Atmosphere sounds are background noises found in any environment that create an ambience such as, chatter in a cafe, train station or freeway noise.

And of course music, which sets the mood and tone of a film.

All of these elements of sound mixing happen during the final phase of a film creation, referred to as post-production.


Expert Sound Designer/Mixer, Richard Beggs, at work in his San Francisco Presidio studio.

My dilemma brought me back to the purpose for making the film.  If you follow my blog, Intrinsic Lifestyle, you know that I promote individuals who’ve followed their interest to success.  I’m passionate about the process of self-directed learning.

After all, my next film isn’t about sound mixing per se, it’s a profile of Richard Beggs and how his passion for hi-fi sound led him to success as a Sound Designer/Mixer in the film industry.  It’s about how his background in fine art oil painting and music have influenced his style or ‘taste’ in sound design and mixing work.

Richard’s appeal is that he’s a charismatic expert in his field.  It’s exciting to be a voyeur in his world, which consists of working with famous Hollywood directors for almost four decades.  What he has to share is film history!

The demographic I’ve targeted for my film includes people who work in the film industry, film professors and film students, and a general audience of people who attend indie film festivals.  PBS viewers interested in a legendary San Francisco film professional would also find my profile intriguing.

As far as the story is concerned, I’ll need to provide clarification for a general audience about the various roles of people who work in post production sound, and yet not bore or even worse, insult, a more sophisticated one.  The fact is  many jobs in post production sound aren’t easily defined.  Titles continue to evolve and roles are blended due to budget constraints and technological advancements.

Just to give you an idea, the roles in post production sound include:  Supervising Re-recording Sound Mixer (which used to be called Dubbing Mixer), Supervising Re-recording Sound Editor, Dialogue Editor, Sound Editor (effects), Foley Artist, Sound Designer (which could be interpreted as one who blends and conceives the overall tone or mood of a film, or one who designs a special effect.),  Music Composer, Music Supervisor, Orchestrator and Music Editor.

I’ve shot almost all the interview footage with Richard.  Additional interviews with a few key directors, sound experts, and family members are next.  I’m looking forward to the editing and the sound mixing process.  I’m fortunate to have Erin King as my Editor.

What remains to be determined is how much or how little detail to go into about sound mixing, technologically speaking.  Once again, I’ll remind myself:  it’s not a how-to mix sound film, a potential snore fest.  Stating the obvious, but a film needs to have ‘watchability.’  I’m taking my time to ensure my story about Richard Beggs is enjoyable and interesting.

Kristin Sherman Ølnes is a partially self-taught indie documentary filmmaker based out of Oakland, California, who promotes individuals who’ve followed their interest to success.  She’s also a backyard beekeeper, an urban farmer, and an environmental advocate.  Follow her at Instagram for updates about her upcoming film about Richard Beggs.

2 Responses to “Think You’re a Film Buff?
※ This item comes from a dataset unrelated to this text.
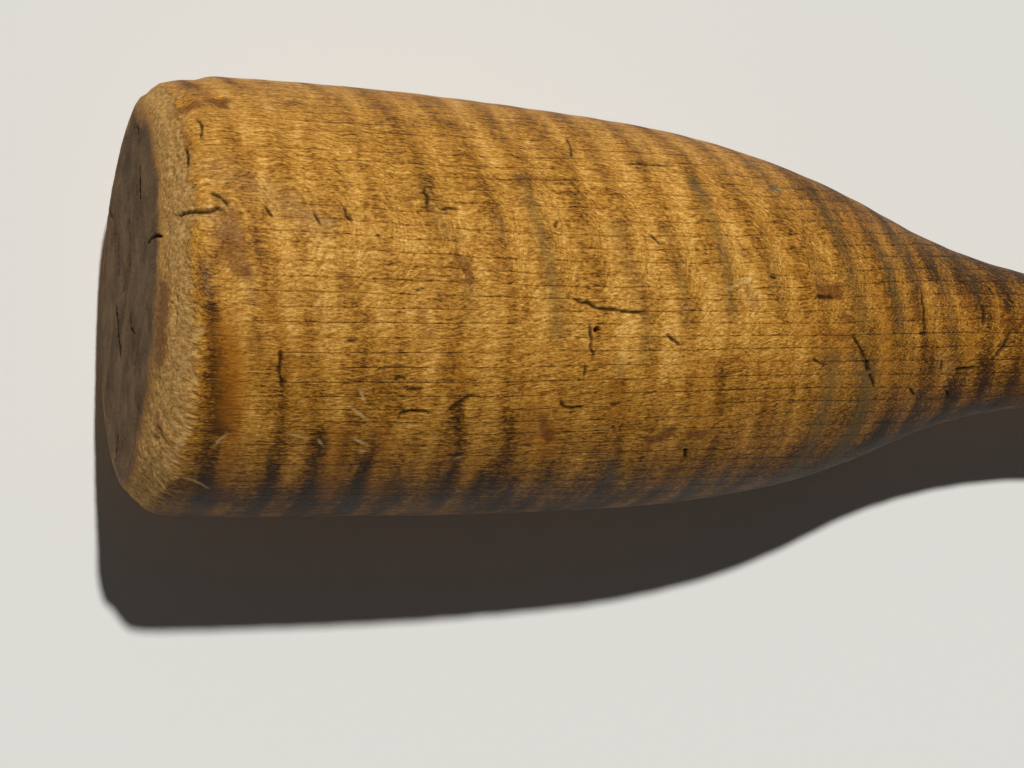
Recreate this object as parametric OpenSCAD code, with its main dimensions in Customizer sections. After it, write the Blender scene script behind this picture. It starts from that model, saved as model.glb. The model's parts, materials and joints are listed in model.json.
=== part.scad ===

Define Sound Designer/Mixer”

  1. patricia

    Do you think that if you simply show him doing what he does, that people will grasp it? I don’t know if it matters so much what all the different jobs in sound are–it just matters what *he’s* doing, right?

    I’m often surprised that when I tell people that H is a cinematographer, they don’t know what that means either. So I say, “camera guy” and they get it.

    I can’t wait to see this film! Well, I *can* wait, but I’m looking forward to it!

    • Kristin

      Dear Tricia,

      I know it was difficult for you to leave a comment, due to my platform treating it as spam. I’m not sure why that happened, but your persistence paid off for me fortunately.

      You mentioned “showing what he (Richard) does” as opposed to having him explain it. Well, that’s expert advice spoken from a Mom whose son went to one of the best film schools in the country. I totally agree with you. Visual images are powerful.

      A lot of what RB appears to do is stare at a computer screen and mouse click. There is much more going on than that. It’s up to me to be creative and demonstrate his explanations with images. I’ve been lucky in that I’ve been permitted to film him at work with a variety of Directors and Music Composers. I’ll be using examples of previous films he has worked on along with his explanations as well. I’ll also be ‘visually’ interweaving what he taught himself to get to where he is now, his history.

      I plan to produce a ‘cinematic’ profile of Richard, a short doc in which a story unfolds. But Richard has a hell of a lot of interesting things to say, great stories from decades of experience. I’m thinking I have enough footage of him explaining the sound mixing process that I could use it to develop a curriculum for film students. We’ll see…

      I’ve got a long way to go until my film is done, but I’m sure enjoying the process.

      Btw: I interpreted what you shared about H as follows: keep content that might be unfamiliar to viewers simpler by using ‘common’ language or familiar expressions. That’s a great idea! Truthfully, I’ve had to remind Richard to say things simply. He’s quite literate; he has a fantastic vocabulary.

      Anyway, H is great cinematographer! I’ve been lucky that he’s given me tips. I can’t wait to see his work in L’s film.

      Thank you commenting, my good Friend.